Furthermore, regarding changes in performance on quality measures in the ACO group compared with the control group, study authors reported either
- small but significant improvements or
- no significant change.
Regarding performance differences, the authors found that ACOs with baseline spending above the local average showed greater estimated cost savings ($39.4 more per beneficiary per quarter) when compared with ACOs with baseline spending below the local average.
In addition, ACOs serving high-spending areas saw greater savings ($56.3 more per beneficiary per quarter) than ACOs serving low-spending areas.
When the researchers examined data from the 13 ACOs that quit the Pioneer program after 2012, they found that estimated savings in those ACOs were close to the savings in the 19 ACOs that remained in the program ($33.0 per beneficiary per quarter vs. $26.1 per beneficiary per quarter).
In total, authors calculated that when aggregated to the entire ACO population, total Medicare spending was about $118 million lower than expected, "a sum that falls between the actuarial calculation of $87 million by the CMS and an estimate of $147 million in a previous evaluation," wrote the authors.
Furthermore, "Our estimate exceeds the $76 million in bonuses paid by CMS to Pioneer ACOs by $42 million," they wrote.
The researchers noted that estimated savings were similar regardless of whether ACOs had financial integration between hospitals and physicians, and they suggested that provider consolidation of that sort "may not be necessary in order for ACOs to achieve lower spending in Medicare."
The authors suggested that the research could have important implications for payment policy in Medicare ACO programs.
For instance, because the authors found no link between estimated savings and continued participation in the Pioneer ACO, "Sustaining or expanding participation in a Pioneer-like ACO program will probably require greater and more reliable awards for ACOs that reduce spending than those currently in place."
They also suggested that analysts proposing changes to ACO payment rules "should consider lost savings from organizations that withdraw from the ACO programs in response to current incentives. Stronger incentives to participate in ACO programs would diminish the share of savings appropriated by Medicare for a given ACO but could lead to more ACOs generating savings," they said.
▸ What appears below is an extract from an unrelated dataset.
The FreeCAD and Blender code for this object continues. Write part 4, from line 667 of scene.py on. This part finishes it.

Lastly, the authors suggested a gradual lowering of benchmarks for high-spending ACOs compared with those for lower-spending ACOs.
"Constraining growth in benchmarks for ACOs with high spending could be important for establishing equitable benchmarks and fostering healthy competition among ACOs," they wrote.
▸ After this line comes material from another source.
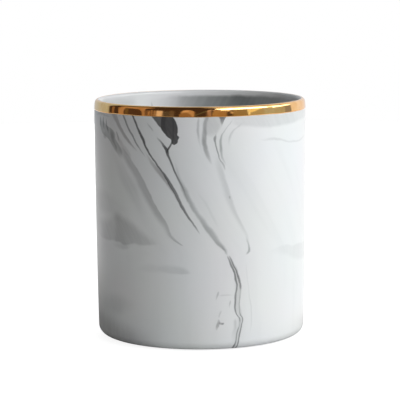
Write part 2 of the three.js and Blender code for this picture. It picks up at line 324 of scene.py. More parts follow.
BACK_VEINS = {
    "back long vein": ("charcoal", 0.45, 0.45, [
        (93, -22, 0.6, 0.85), (86, -19.5, 0.8, 0.92), (80, -14, 0.65, 0.88), (74, -11.5, 0.65, 0.82),
        (66, -3.5, 0.9, 0.92), (59, 3, 0.65, 0.85), (52, 6.5, 0.55, 0.78), (46, 13, 0.4, 0.5),
        (42, 16.5, 0.1, 0)]),
    "shade beside the back long vein": ("umber", 1.3, 0.6, [
        (79, -15.5, 0.3, 0), (73, -12.5, 1.4, 0.45), (67, -6.3, 1.6, 0.58), (62, -1.7, 1, 0.35),
        (57, 2.6, 0.4, 0)]),
    "back broad band": ("charcoal", 2.2, 0.8, [
        (91, -50, 1.5, 0), (84, -44, 2.2, 0.3), (75, -36, 2.4, 0.34), (66, -28.5, 2, 0.32),
        (58, -24, 2.3, 0.36), (50, -16, 1.8, 0.33), (44, -9, 1.1, 0.38), (40, -3, 0.4, 0)]),
    "back pool": ("charcoal", 0.4, 0.4, [
        (36, -34, 0.1, 0), (33.5, -32.8, 1.1, 0.92), (30, -31.7, 2.2, 1), (26, -29.8, 3.1, 1),
        (22, -26.4, 2.9, 1), (18.5, -23.8, 1.5, 0.97), (15.5, -21.8, 0.7, 0.9), (11, -21.5, 0.5, 0.75),
        (5, -19, 0.55, 0.65), (-1, -18.4, 0.5, 0.6)]),
    "back pool's thin edge": ("charcoal", 0.8, 0.5, [
        (33, -36.5, 0.4, 0), (29, -36.5, 1.8, 0.6), (24.5, -33.5, 2.4, 0.72), (20, -28.5, 1.8, 0.7),
        (16.5, -24, 0.5, 0)]),
    "line into the back pool": ("charcoal", 0.45, 0.45, [
        (63, -57, 0.1, 0), (55, -51, 0.5, 0.45), (47, -43, 0.55, 0.6), (40, -38, 0.6, 0.78),
        (35, -33.8, 0.8, 0.9), (32.5, -32.5, 0.3, 0)]),
    "back left fork": ("charcoal", 0.45, 0.45, [
        (93, 24, 0.5, 0.6), (87, 26.5, 0.6, 0.68), (82, 31.5, 0.6, 0.55), (77, 34, 0.4, 0.3),
        (73, 37.5, 0.1, 0)]),
    "back right fork": ("charcoal", 0.5, 0.45, [
        (93, 33.4, 1.8, 0.8), (90, 32.4, 1.1, 0.8), (86, 31.8, 0.7, 0.75), (83, 33, 0.6, 0.7),
        (78, 38, 0.6, 0.68), (70, 43.5, 0.7, 0.7), (62, 51, 0.6, 0.58), (54, 55.5, 0.65, 0.5),
        (45, 64, 0.45, 0.35), (40, 68, 0.1, 0)]),
    "back ribbon": ("slate", 0.9, 1.4, [
        (77, 36.5, 0.4, 0), (68, 42, 1.5, 0.42), (60, 49, 1.8, 0.5), (50, 55, 2.1, 0.58),
        (42, 61.5, 1.7, 0.58), (37, 64.5, 1.1, 0.56), (34, 66, 0.4, 0)]),
    "back left twin": ("charcoal", 0.35, 0.35, [
        (37, 63.5, 0.2, 0), (33, 65.5, 0.55, 0.66), (26, 69, 0.6, 0.68), (20, 68, 0.5, 0.6),
        (14, 69.5, 0.5, 0.6), (8, 72.5, 0.45, 0.5), (-1, 71.5, 0.5, 0.6)]),
    "back right twin": ("charcoal", 0.35, 0.35, [
        (36, 65.7, 0.2, 0), (31, 68.5, 0.5, 0.6), (25, 71.5, 0.55, 0.62), (19, 70.6, 0.4, 0.34),
        (12, 72.5, 0.45, 0.55), (6, 74.3, 0.45, 0.52), (-1, 73.5, 0.45, 0.6)]),
    "back arc": ("charcoal", 0.7, 0.8, [
        (93, 3.5, 0.9, 0.3), (87, 2.2, 1.1, 0.42), (81, 3.2, 1.2, 0.5), (76, 7, 0.9, 0.34),
        (73, 10, 0.4, 0)]),
    "back thin arc": ("charcoal", 0.45, 0.45, [
        (90, 12, 0.2, 0), (86, 9.4, 0.6, 0.5), (82, 9.8, 0.55, 0.56), (78, 12, 0.5, 0.5),
        (74, 14.6, 0.5, 0.34), (71, 16.4, 0.2, 0)]),
    "back hooked band": ("slate", 2, 0.8, [
        (72, 12, 1, 0), (66, 14.5, 1.8, 0.2), (58, 18, 2, 0.22), (50, 23.5, 1.8, 0.2),
        (42, 30.5, 1.4, 0.22), (36, 35, 1, 0.34), (33.5, 34.6, 0.9, 0.36), (31.5, 32, 0.5, 0)]),
    "back smudge": ("slate", 2, 1.6, [
        (27, 3, 1, 0), (24, 5, 2.4, 0.3), (20, 9, 3.2, 0.42), (16, 13, 2.8, 0.4), (12.5, 17, 1.6, 0.2),
        (10, 19, 1, 0)]),
    "back smudge's heart": ("charcoal", 0.8, 0.8, [
        (24, 6.2, 0.4, 0), (21, 8.5, 1.2, 0.34), (17.5, 11.5, 1.1, 0.34), (14.5, 14.5, 0.5, 0)]),
}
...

Researchers listed several study limitations, including that their estimate of savings did not include CMS' costs to administer an ACO program or the costs incurred by ACOs to implement strategies to limit spending.
"Increased understanding of these costs, the evolution of ACO performance over time, and the extent to which Medicare ACO contracts affect care for patients served by ACOs but not covered by the contracts will be needed to characterize the potential for long-term savings to society from Medicare ACO initiatives," the authors concluded.